Dubbed Anglr, the app keeps a log users' trips, including how long they were out, their route on the water and where they caught fish. It also logs the size of a catch and water conditions to give consumers individualized reports.
Wilson said the initial concept sprouted from some friendly competition after a group outing.
“We actually got started fishing up on the Allegheny River, and we had the age old argument of who had the best fishing day,” Wilson said.
Blood said he likes the app because it tracks his journeys on the water.
“I wish I would’ve caught and captured every one of those memories,” Blood said. “And that’s what this app is going do, this piece of hardware.”
The smartphone app pairs with a Bluetooth device hooked onto a fishing rod. It works something like a fitness tracker or pedometer, Wilson said.
“There (are) all sorts of crazy things we can do with this accelerometer technology, and the sensors they want to bring into this and the stories we can tell,” said Pittsburgh app developer Nick Anthony. “It’s compelling.”
Anthony works at PiMios, which paired with Angler Labs to help create the app.
“We asked ourselves, ‘How can we take same concept and apply it to fishing where anglers are curious about their casting movements and how tackle works under certain conditions given weather and water conditions or with certain species of fish?’” Wilson said.
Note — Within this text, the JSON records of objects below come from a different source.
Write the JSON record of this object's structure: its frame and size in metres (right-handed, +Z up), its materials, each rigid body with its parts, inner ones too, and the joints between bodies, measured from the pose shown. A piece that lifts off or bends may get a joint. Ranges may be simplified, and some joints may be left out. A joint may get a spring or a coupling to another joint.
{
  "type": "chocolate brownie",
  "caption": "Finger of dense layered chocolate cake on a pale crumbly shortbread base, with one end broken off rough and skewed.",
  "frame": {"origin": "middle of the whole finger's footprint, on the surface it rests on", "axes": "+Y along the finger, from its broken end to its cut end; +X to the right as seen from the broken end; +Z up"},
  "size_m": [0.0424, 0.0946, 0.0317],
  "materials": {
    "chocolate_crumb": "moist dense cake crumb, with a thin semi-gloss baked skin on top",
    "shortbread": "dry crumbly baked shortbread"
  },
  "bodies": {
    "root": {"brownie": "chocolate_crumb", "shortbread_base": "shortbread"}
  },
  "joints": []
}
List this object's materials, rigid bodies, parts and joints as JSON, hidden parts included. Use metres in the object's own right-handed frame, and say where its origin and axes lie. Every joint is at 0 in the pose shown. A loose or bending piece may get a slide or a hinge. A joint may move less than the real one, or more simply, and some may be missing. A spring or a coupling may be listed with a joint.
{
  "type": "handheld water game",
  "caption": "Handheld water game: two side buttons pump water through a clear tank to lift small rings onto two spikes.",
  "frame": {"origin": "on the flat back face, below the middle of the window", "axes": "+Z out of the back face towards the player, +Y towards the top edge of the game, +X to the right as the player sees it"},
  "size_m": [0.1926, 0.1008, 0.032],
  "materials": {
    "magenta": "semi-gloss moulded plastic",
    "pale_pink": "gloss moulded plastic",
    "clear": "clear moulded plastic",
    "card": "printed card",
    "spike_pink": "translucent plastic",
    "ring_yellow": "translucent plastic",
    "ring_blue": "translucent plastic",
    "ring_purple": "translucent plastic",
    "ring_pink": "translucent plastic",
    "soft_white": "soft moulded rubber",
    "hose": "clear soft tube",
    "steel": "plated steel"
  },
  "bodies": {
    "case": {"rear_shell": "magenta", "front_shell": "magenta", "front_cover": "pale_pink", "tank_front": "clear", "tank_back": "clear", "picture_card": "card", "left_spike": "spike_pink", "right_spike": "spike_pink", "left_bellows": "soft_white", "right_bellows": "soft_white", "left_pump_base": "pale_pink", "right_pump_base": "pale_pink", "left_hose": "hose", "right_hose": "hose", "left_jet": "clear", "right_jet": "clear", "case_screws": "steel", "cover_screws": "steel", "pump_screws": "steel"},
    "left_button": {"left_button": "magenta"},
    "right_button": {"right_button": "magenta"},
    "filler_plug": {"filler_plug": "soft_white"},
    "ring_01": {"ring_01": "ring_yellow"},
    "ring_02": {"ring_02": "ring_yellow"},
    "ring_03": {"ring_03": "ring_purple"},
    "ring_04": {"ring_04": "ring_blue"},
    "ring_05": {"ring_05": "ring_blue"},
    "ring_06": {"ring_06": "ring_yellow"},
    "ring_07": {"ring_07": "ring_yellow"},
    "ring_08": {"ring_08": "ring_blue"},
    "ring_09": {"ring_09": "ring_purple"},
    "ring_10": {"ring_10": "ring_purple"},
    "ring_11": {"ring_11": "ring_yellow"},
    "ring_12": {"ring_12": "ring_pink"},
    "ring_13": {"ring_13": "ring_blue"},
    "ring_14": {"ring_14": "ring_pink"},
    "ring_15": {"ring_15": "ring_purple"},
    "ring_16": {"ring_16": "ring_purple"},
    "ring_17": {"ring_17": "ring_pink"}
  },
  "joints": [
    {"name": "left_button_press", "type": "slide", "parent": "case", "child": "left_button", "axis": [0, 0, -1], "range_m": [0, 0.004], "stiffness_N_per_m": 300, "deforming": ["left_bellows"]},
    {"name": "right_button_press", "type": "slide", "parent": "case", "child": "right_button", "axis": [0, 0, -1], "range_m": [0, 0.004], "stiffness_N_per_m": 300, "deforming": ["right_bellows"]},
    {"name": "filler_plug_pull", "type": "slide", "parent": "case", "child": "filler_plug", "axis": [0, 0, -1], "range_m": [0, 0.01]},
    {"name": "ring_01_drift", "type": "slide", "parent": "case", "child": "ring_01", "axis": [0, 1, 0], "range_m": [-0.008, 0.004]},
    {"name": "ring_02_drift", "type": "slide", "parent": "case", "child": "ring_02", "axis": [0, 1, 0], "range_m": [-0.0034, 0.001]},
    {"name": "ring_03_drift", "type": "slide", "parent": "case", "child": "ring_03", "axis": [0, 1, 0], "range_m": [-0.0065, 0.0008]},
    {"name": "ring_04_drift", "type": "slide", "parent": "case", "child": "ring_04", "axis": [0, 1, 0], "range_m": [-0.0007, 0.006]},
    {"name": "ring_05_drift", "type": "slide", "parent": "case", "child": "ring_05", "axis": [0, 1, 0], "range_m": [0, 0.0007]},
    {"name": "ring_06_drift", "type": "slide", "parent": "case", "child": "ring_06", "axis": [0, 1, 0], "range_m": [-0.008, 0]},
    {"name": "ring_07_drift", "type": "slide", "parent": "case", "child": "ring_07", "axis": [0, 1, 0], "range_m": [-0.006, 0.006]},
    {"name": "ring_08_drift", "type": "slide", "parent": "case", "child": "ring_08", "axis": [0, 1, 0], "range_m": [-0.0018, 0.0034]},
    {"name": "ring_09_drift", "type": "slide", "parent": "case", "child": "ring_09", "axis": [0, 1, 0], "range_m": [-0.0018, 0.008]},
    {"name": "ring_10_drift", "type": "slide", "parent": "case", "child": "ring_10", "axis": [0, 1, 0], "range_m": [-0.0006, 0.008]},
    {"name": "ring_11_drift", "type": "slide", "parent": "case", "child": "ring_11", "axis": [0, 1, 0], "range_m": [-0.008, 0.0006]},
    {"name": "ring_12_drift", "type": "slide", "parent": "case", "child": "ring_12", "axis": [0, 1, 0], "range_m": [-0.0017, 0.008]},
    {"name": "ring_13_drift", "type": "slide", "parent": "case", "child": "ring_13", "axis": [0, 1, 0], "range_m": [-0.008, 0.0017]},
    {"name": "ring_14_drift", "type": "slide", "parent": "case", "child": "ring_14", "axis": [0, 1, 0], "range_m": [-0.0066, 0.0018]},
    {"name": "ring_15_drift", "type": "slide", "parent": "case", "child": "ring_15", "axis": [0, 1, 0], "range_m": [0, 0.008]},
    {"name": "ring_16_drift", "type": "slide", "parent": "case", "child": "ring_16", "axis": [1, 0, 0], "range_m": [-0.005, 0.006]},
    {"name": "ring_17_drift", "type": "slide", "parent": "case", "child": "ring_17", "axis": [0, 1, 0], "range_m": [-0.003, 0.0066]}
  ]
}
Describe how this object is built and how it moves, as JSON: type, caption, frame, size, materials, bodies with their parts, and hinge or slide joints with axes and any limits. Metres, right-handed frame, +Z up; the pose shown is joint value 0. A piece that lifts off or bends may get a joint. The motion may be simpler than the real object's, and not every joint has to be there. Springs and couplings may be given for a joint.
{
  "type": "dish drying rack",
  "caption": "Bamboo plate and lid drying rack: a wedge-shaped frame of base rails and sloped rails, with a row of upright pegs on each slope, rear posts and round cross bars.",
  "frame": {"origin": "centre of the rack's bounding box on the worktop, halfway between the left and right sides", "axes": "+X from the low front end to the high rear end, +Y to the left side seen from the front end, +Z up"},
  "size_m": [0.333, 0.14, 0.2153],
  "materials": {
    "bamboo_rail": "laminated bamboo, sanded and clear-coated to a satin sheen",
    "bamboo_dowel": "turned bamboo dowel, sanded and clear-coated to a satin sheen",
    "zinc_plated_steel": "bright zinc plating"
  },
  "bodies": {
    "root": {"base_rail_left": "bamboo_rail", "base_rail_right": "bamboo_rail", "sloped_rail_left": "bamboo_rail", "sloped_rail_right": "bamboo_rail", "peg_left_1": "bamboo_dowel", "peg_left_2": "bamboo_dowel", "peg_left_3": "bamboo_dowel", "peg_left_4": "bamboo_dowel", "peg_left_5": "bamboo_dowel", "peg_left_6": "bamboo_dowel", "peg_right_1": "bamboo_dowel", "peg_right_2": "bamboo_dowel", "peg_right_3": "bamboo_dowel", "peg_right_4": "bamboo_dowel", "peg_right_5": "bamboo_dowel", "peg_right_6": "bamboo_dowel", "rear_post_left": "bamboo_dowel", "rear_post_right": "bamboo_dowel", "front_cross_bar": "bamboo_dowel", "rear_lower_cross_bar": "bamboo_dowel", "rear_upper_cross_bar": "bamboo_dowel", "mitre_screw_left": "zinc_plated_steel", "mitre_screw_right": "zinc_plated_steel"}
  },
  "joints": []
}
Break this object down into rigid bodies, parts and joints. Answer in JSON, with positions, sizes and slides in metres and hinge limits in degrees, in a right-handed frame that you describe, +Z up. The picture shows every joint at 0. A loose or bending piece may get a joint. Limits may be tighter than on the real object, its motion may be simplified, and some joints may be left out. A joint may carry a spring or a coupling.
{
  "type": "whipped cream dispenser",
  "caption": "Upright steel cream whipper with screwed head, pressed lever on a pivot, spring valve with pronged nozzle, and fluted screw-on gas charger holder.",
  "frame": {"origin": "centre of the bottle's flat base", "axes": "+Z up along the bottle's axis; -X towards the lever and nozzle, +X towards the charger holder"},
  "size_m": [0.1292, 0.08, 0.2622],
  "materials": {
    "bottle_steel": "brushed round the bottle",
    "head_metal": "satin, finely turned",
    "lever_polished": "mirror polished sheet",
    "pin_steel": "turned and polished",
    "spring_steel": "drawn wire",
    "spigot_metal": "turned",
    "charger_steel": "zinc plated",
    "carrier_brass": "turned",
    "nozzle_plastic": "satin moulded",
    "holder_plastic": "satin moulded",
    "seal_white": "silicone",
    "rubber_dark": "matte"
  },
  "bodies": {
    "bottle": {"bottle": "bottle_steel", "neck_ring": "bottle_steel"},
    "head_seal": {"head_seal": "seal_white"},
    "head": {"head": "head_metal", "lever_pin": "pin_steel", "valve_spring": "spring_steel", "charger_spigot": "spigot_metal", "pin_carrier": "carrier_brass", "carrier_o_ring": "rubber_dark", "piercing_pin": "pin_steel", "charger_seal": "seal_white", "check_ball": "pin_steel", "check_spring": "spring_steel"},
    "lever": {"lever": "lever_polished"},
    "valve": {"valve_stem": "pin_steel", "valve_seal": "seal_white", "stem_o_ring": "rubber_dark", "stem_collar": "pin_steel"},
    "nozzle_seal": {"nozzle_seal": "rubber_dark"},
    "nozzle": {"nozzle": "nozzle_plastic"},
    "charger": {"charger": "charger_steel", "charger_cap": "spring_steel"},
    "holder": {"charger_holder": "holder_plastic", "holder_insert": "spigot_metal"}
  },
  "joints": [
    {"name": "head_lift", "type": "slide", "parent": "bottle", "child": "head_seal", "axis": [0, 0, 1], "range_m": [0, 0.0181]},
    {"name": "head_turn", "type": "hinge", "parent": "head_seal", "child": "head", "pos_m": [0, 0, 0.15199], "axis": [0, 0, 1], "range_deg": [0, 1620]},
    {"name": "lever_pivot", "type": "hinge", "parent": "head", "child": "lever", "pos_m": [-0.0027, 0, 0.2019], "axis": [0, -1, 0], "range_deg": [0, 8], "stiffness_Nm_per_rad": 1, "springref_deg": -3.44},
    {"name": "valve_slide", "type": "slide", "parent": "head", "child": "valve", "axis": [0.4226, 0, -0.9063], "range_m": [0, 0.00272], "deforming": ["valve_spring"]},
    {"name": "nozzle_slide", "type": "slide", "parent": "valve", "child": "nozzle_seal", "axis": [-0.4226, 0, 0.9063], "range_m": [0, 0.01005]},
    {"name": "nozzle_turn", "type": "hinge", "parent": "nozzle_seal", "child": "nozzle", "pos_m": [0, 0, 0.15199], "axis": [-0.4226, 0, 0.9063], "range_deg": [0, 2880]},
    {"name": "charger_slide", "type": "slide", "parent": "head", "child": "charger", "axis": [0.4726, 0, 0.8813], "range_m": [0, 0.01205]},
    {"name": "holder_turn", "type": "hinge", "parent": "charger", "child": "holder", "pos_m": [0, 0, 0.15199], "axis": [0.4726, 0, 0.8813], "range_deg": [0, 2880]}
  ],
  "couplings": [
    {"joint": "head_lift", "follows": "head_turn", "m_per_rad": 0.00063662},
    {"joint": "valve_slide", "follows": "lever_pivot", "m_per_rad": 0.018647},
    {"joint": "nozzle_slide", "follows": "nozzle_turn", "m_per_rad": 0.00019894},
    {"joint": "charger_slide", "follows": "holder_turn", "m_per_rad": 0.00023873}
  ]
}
The Anglr app is scheduled for release June 21, 2016.
In this week's Tech Headlines:
- The FDA gave commercial clearance to a sleep aid device for patients with insomnia. Created at the University of Pittsburgh, the Cereve Sleep System is now available with a prescription but does not require any medication. The device sends calming signals to the head whenever it recognizes brain activity that patients often describe as their minds racing at bedtime.
- Social media users became victims of another security breach involving passwords. The website “LeakedSource” said it received a cache of Twitter data containing 32 million records, including passwords. Twitter officials said they're looking into it. Some Myspace and LinkedIn accounts were hacked earlier this month.
The Associated Press contributed to this report.